Personally guaranteeing repayment of a company's debts should not be undertaken lightly or without professional advice as it effectively removes you from the shelter of the corporate veil. In a case on point, a prominent businessman who entered into such a guarantee ended up bankrupt under the weight of a debt totalling almost £140 million.

The businessman guaranteed the debts of a company against which an international arbitration award was subsequently made. A money judgment was entered against him after the successful party in the arbitration – the creditor– launched proceedings to enforce his guarantee. The creditor later served the businessman with a statutory demand requiring payment of £139,786,656 plus interest, which was continuing to accrue. After the demand remained unsatisfied, the creditor petitioned for his bankruptcy.

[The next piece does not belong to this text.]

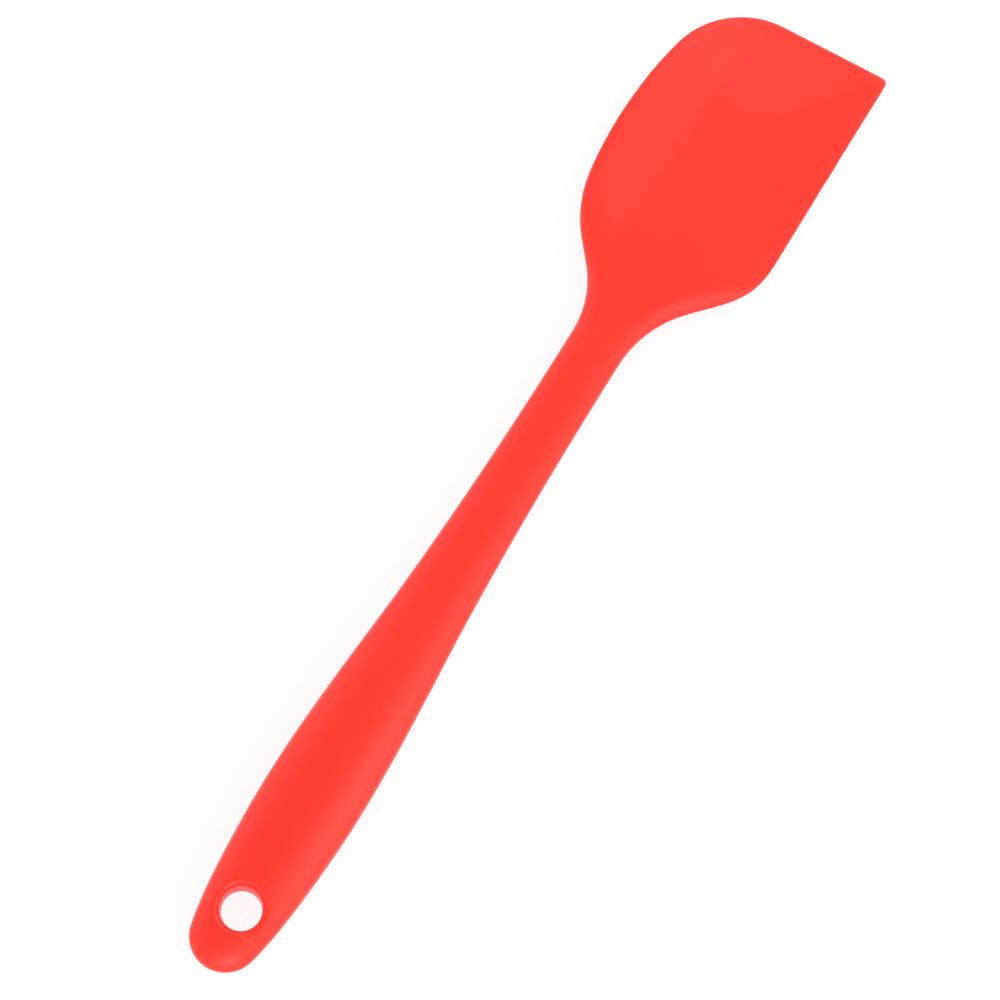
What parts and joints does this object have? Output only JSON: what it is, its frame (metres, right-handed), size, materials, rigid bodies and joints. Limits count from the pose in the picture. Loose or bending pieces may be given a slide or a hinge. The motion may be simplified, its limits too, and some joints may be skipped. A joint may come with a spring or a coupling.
{
  "type": "silicone spatula",
  "caption": "One-piece silicone spatula with a swelling oval handle, a hang hole, a slim neck and an asymmetric blade with one round and one square tip corner.",
  "frame": {"origin": "centre of the hang hole, on the mould's parting plane half way through the handle", "axes": "+Y along the handle towards the blade's tip, +X across the blade towards its straight edge, +Z out of the broad face and along the hang hole"},
  "size_m": [0.0533, 0.28, 0.015],
  "materials": {
    "silicone": "matte red silicone",
    "nylon_core": "natural glass-filled nylon"
  },
  "bodies": {
    "root": {"silicone_body": "silicone", "inner_core": "nylon_core"}
  },
  "joints": []
}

The businessman argued that the petition w  as so littered with errors that it should, at the very least, be amended, re-verified and re-served. He submitted that the creditor was precluded from enforcing the debt by the terms of a settlement agreement and that the proceedings should in any event be stayed pending the creditor's payment of a much smaller sum that it owed to him. The High Court, however, rejected all those grounds of opposition.

The Court noted that, even where a petition debt has been clearly established and any grounds of opposition have been dismissed, it retains a discretion not to make a bankruptcy order. In declining to take that course, however, the Court found that the businessman had failed to establish that he had a reasonable prospect of paying the debt in full within a reasonable time. A bankruptcy order was made against him on the handing down of the Court's judgment.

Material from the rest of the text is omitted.